Many times, in both our business and personal lives, we can feel like we're stuck in a relationship we're not particularly happy with because we're not being treated the way we want. In the workplace, that might be a relationship with a co-worker, business partner, or even a customer--just fill in the blank. Oftentimes, we feel stuck because we have some sense of obligation in these relationships.
But the way that I see it, the key to breaking free from an unhappy relationship is to recognize that all relationships are voluntary.
I remember when I was a young executive and was serving in the Jaycees, or the Junior Chamber of Commerce, in Hartford, Connecticut. One of my responsibilities was hosting a PGA Tour golf tournament during the summer. But I couldn't operate all alone, and I needed to recruit others to help. The trouble was that everyone was a volunteer. If I wanted help, I was going to have to find a way to get people excited to do it.

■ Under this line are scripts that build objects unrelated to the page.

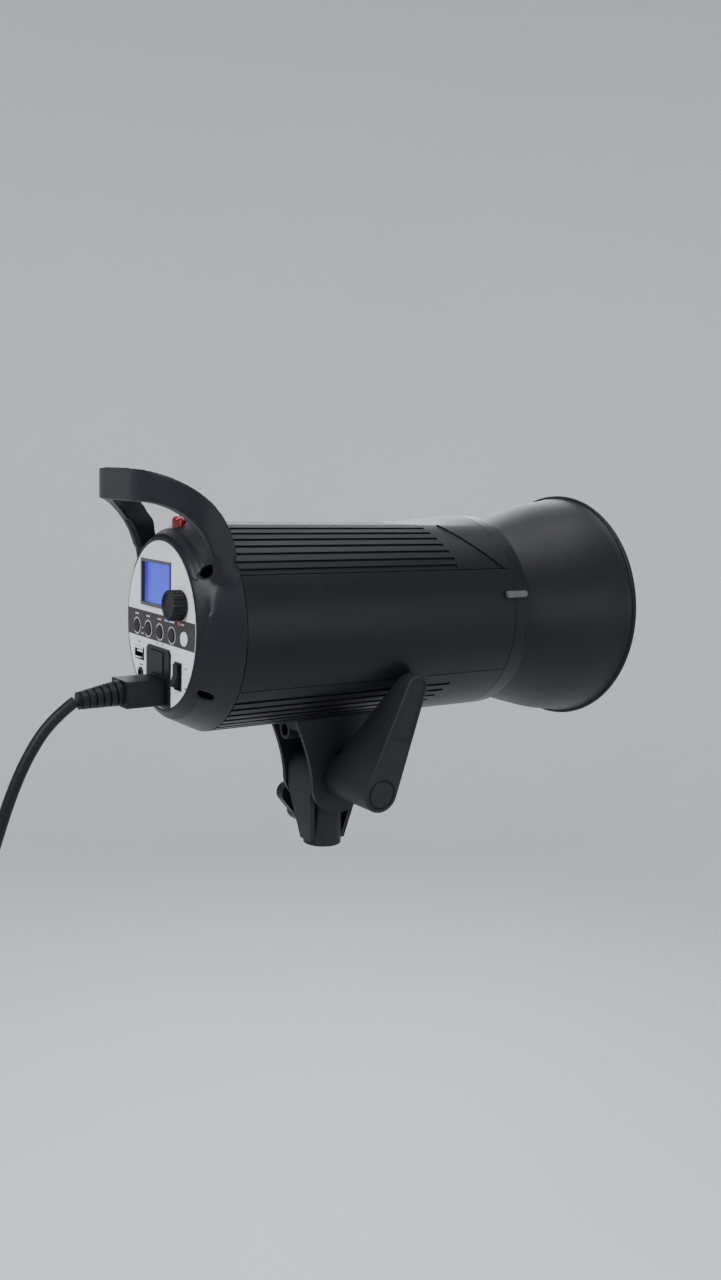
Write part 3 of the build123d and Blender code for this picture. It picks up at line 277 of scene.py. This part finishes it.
silvered = gloss_plastic("silvered", (0.10, 0.10, 0.115), 0.34)
silvered.node_tree.nodes["Principled BSDF"].inputs["Metallic"].default_value = 0.4
dome_red = gloss_plastic("dome_red", (0.22, 0.004, 0.007), 0.16, coat=0.5)
# Painted glow: the dome is no lamp, and this faint red emission stands in for light caught inside it.
dome_red.node_tree.nodes["Principled BSDF"].inputs["Emission Color"].default_value = (0.8, 0.02, 0.02, 1)
dome_red.node_tree.nodes["Principled BSDF"].inputs["Emission Strength"].default_value = 0.03
test_button_white = gloss_plastic("test_button_white", (0.80, 0.81, 0.84), 0.35)
porcelain = gloss_plastic("porcelain", (0.82, 0.81, 0.78), 0.25)
clear_tube = gloss_plastic("clear_tube", (0.95, 0.95, 0.94), 0.06, through=0.9, coat=0.0)
frosted_bulb = gloss_plastic("frosted_bulb", (0.93, 0.90, 0.84), 0.35, through=0.35, coat=0.1)
shrink_sleeve = gloss_plastic("shrink_sleeve", (0.02, 0.05, 0.14), 0.3)
board_green = gloss_plastic("board_green", (0.02, 0.16, 0.08), 0.4, 0.003)
core_iron = plated_metal("core_iron", (0.16, 0.16, 0.17), 0.5, 0.002)
fibre_disc = moulded_black("fibre_disc", (0.09, 0.08, 0.07), 0.8, 0.0006, 0.00005)
bezel_black = gloss_plastic("bezel_black", (0.030, 0.030, 0.045), 0.18)

# %% [markdown]
# ## The printed panel
#
# The control panel is a pale film with a dark strip for the buttons. Real panels carry lettering. Here
# short plain bars stand where a label would be, so the layout reads without any words. Each bar is a box
# mask in the panel's own plane: 1 inside a half width and a half height, 0 outside, with a soft edge.


# %% Printed film for panel and strip
def printed(name, ground, rough, bars, rings=()):
    """Film with bars (y, z, half width, half height, colour) and rings (y, z, radius, half width)."""
    f = Finish(name)
    x, y, z = f.axes()
    up = z - BEAM_Z
    fibres = f.noise(0.0012, 2.0)
    clouds = f.noise(0.03, 2.0)
    colour = f.blend(clouds, tuple(c * 0.96 for c in ground), ground)
    for bar_y, bar_z, half_w, half_h, ink in bars:
        mask = (y - bar_y * MM).size().under(half_w * MM, 0.12 * MM)
        mask = mask * (up - bar_z * MM).size().under(half_h * MM, 0.12 * MM)
        colour = f.blend(mask, colour, ink)
    for ring_y, ring_z, radius, half_w in rings:
        across = y - ring_y * MM
        rise = up - ring_z * MM
        away = ((across * across + rise * rise) ** 0.5 - radius * MM).size()
        colour = f.blend(away.under(half_w * MM, 0.1 * MM), colour, (0.62, 0.60, 0.58))
    return f.look(Base_Color=colour, Roughness=rough + (clouds - 0.5) * 0.1,
                  Normal=f.bump(fibres, 0.000008, 0.3))


INK = (0.10, 0.10, 0.11)
PALE = (0.62, 0.61, 0.60)
PANEL_BARS = [
    (31.8, -14.6, 2.2, 0.45, INK), (28.6, -29.6, 3.0, 0.5, INK),
    (-37.0, -22.6, 1.6, 0.45, INK), (-36.6, -35.0, 1.6, 0.45, INK),
    (4.6, -12.3, 1.8, 0.35, INK), (-3.6, -12.3, 1.8, 0.35, INK),
]
BAND_BARS = [
    (35.0, 3.6, 2.6, 0.45, PALE), (17.5, 3.6, 2.4, 0.45, PALE), (0.4, 3.6, 2.6, 0.45, PALE),
    (-9.6, 4.0, 2.4, 0.8, (0.20, 0.26, 0.85)), (-17.2, 4.0, 4.2, 0.5, PALE),
    (-27.6, 4.0, 1.6, 1.2, (0.75, 0.10, 0.08)), (-32.6, 4.0, 2.4, 0.5, PALE),
    (26.2, -5.0, 1.0, 0.35, PALE), (26.2, -8.6, 1.6, 0.35, PALE),
]
BAND_RINGS = [(y, -4.5, 5.2, 0.32) for y in (35.0, 17.5, 0.0, -17.5)]
panel_film = printed("panel_film", (0.80, 0.82, 0.86), 0.42, PANEL_BARS)
band_film = printed("band_film", (0.024, 0.022, 0.024), 0.45, BAND_BARS, BAND_RINGS)

# %% [markdown]
# ## The lit display
#
# The display is a blue-violet backlight behind glass, brighter away from its left edge where the lamp's
# light leaves it. The glow is Emission Color, with one strength all over, and the falloff is a smooth step
# in the panel's plane. Only the front face glows, so that no light leaks into the housing.


# %% Display finish
def backlit():
    f = Finish("display")
    x, y, z = f.axes()
    screen_low, screen_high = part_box("lcd_window")
    right = (screen_high.y - y) / (screen_high.y - screen_low.y)
    rise = (z - screen_low.z) / (screen_high.z - screen_low.z)
    glow = right.under(0.16, 0.12)
    lower = f.blend(glow, (0.055, 0.085, 0.92), (0.045, 0.012, 0.55))
    light = f.blend(rise.under(0.35, 0.4) * 0.3, lower, (0.11, 0.16, 1.0))
    front = x.under(screen_low.x + 0.3 * MM, 0.1 * MM)
    shine = f.blend(front, (0.0, 0.0, 0.0), light)
    f.look(Coat_Weight=0.25, Coat_Roughness=0.05, Emission_Strength=1.0, Specular_IOR_Level=0.25)
    return f.look(Base_Color=(0.005, 0.006, 0.08), Roughness=0.3, Emission_Color=shine)


display = backlit()


# %% [markdown]
# ## Reflector paint
#
# The bowl is spun aluminium: satin black outside, and bright inside with a fine hammered texture that
# breaks up the flash. Two materials share the piece. Voronoi cells a few millimetres wide make the dimples.

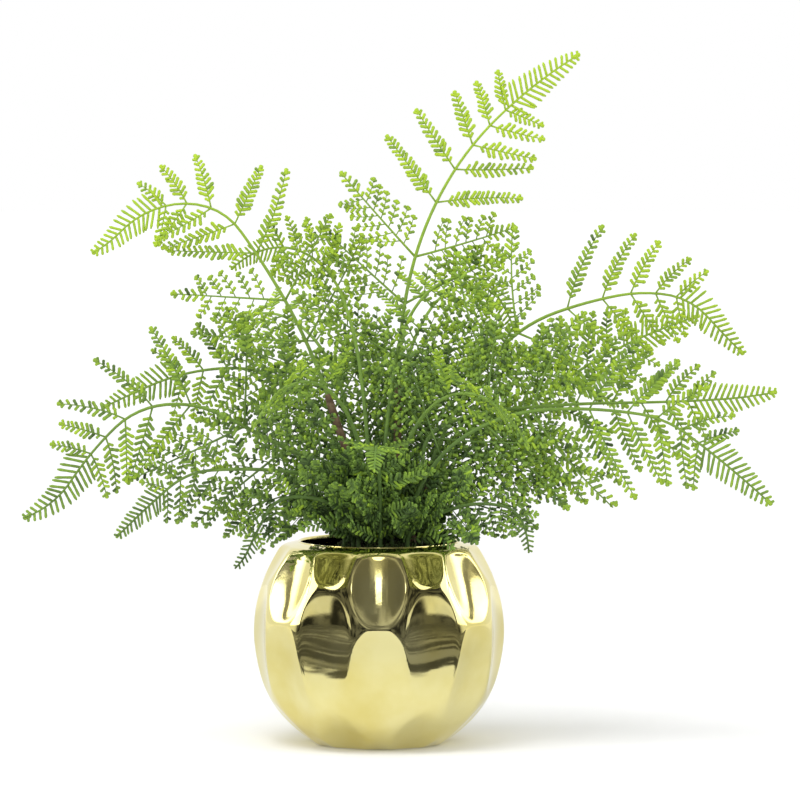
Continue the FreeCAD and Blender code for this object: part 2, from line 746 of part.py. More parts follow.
def main():
    nodes = [make_pot(), make_liner(), make_ballast(), make_foam(), make_moss()]
    nodes += make_wraps() + [make_wires()] + make_fronds()
    doc.recompute()
    for item in doc.Objects:
        if {"Invalid", "Error"} & set(item.State):
            raise RuntimeError(f"{item.Label} is {item.State}")
    for node in nodes:
        if node.Shape.isNull() or not node.Shape.isValid():
            raise RuntimeError(f"{node.Label} has no valid shape")
    os.makedirs("parts", exist_ok=True)
    for node in nodes:
        node.Shape.exportStep(f"parts/{node.Label}.step")
        shape = node.Shape
        print(f"{node.Label}: {len(shape.Solids)} solid(s), {shape.Volume:.0f} mm3")


main()
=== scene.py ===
# %% [markdown]
# # A brass planter pot with an artificial fern
#
# This lesson dresses a packed mechanical model: a round brass pot with pressed hexagonal facets,
# and a fern of moulded plastic fronds that lifts out of it in its liner. The mechanical model
# gives every size and place. The cells below make the surfaces that a plain solid can't show:
# the mirror-bright facets with soft ridges, thousands of small leaf lobes, wound paper and moss.

# %% Load the model that everything is built around
import math

import bpy
import numpy as np
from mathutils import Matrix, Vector


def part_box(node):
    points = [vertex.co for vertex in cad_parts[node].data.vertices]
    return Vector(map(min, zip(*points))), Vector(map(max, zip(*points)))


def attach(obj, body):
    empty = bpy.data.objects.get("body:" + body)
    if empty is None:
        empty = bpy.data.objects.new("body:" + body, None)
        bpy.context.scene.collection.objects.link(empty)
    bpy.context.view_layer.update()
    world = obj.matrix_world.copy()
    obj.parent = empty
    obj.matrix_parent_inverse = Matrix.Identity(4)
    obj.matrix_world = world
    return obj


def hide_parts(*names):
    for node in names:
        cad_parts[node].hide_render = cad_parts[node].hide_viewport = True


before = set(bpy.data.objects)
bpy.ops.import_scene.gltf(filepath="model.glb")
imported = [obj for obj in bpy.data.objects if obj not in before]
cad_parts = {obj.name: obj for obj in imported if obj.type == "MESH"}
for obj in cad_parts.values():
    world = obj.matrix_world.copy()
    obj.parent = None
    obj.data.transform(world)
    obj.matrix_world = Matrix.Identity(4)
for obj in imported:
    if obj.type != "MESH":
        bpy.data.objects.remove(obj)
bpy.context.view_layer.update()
MM = 0.001
rng = np.random.default_rng(7)

# %% [markdown]
# ## Camera and studio
#
# The camera stands far back with a long lens, a little above the rim, so the pot's mouth shows
# as a thin ellipse. A mirror shows its surroundings more than itself, so the studio matters as
# much as the metal: a pale floor for the lower facets, a dim room behind the camera for the
# upper ones, large soft boxes at both sides, and one narrow strip light above the lens.

# %% Camera
CAMERA_DISTANCE = 2.39
CAMERA_TILT = math.radians(3.5)
VIEW_WIDTH = 0.3985
VIEW_CENTRE = Vector((0.0105, 0.0, 0.171))
SENSOR = 36.0

camera = bpy.data.objects.new("camera", bpy.data.cameras.new("camera"))
bpy.context.collection.objects.link(camera)
away = Vector((0.0, -math.cos(CAMERA_TILT), math.sin(CAMERA_TILT)))
camera.location = VIEW_CENTRE + away * CAMERA_DISTANCE
camera.rotation_mode = "QUATERNION"
camera.rotation_quaternion = (-away).to_track_quat("-Z", "Y")
camera.data.sensor_width = SENSOR
camera.data.lens = SENSOR * CAMERA_DISTANCE / VIEW_WIDTH
camera.data.clip_end = 60.0
bpy.context.scene.camera = camera
print(f"camera {CAMERA_DISTANCE} m away, lens {camera.data.lens:.0f} mm")

# %% [markdown]
# Shader maths reads badly as a list of nodes, so a small class wraps one socket and lets
# expressions such as `1 - mask * 0.5` add the Math nodes themselves. Every other node comes from
# one method that takes its type, its settings and what its sockets hold.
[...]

My takeaway from that experience was recognizing that as a leader, the same kind of relationship exists inside every company: The people who work for you do so on a voluntary basis. Yes, some of them might need the job more than others. But it still comes down to an obligation on your part to make the work interesting and important enough for them to want to stick around and work with you.
Where things can go wrong is when a relationship turns toxic in some way. Many of us have been there before, where you have an impossible boss, employee, or even customer who continues to violate boundaries in some way. The key to breaking free from these kinds of relationships is to remember that they are all voluntary, that you are the one who is opting into continuing them.
In fact, harmful relationships begin with the consent of the victim if you stick around. In other words, no matter how much you think you need that job or that customer, that's something you can change. Remember, life is short, and you have more power to make change then you might think.
Again, I speak from personal experience. Earlier in my career, I worked for an aggressive and toxic boss. He was the kind of guy who would call me on a Saturday and ask why I wasn't in the office after I had put in a 70-hour week already. Fun, right?
At some point, I decided that I just didn't want to deal with him anymore, but I also wanted to make a point. So, I decided to show him and the company how much they were going to miss me. Over the next year, I smashed sales records. I had a phenomenal year, and then I left for a much better job. I wanted to make sure that boss understood that he relied on me far more than I relied on him.
As another example, I remember working with a coaching client who operated in the meetings and event space. My client had a customer who represented the bulk of his revenue and who was also driving him crazy by pushing down prices. You see, my client recognized that his market space was becoming increasingly commoditized. While he offered extremely good customer service and high-touch events, he had begun to lose money because his customer wouldn't allow him to get his prices for the phenomenal service he provided. No matter how much he tried to explain and negotiate, his customer wouldn't budge. So, ultimately, my client decided he had to close that part of his business down and fire his customer.
But guess what happened next? His customer then begged him to come back and continue to work with them. Fortunately, my client had firmly decided to walk away and invest his time and resources in a much more profitable aspect of his business in which his other customers were willing to pay him fairly for his services.
The key point to remember is that you have options, probably more than you think you do. That's why, when you're feeling beaten up by a relationship you don't think you can afford to lose, think again. Just remember that every relationship is voluntary and that you shouldn't accept any less than you truly deserve. Don't let yourself suffer, and take control of your happiness.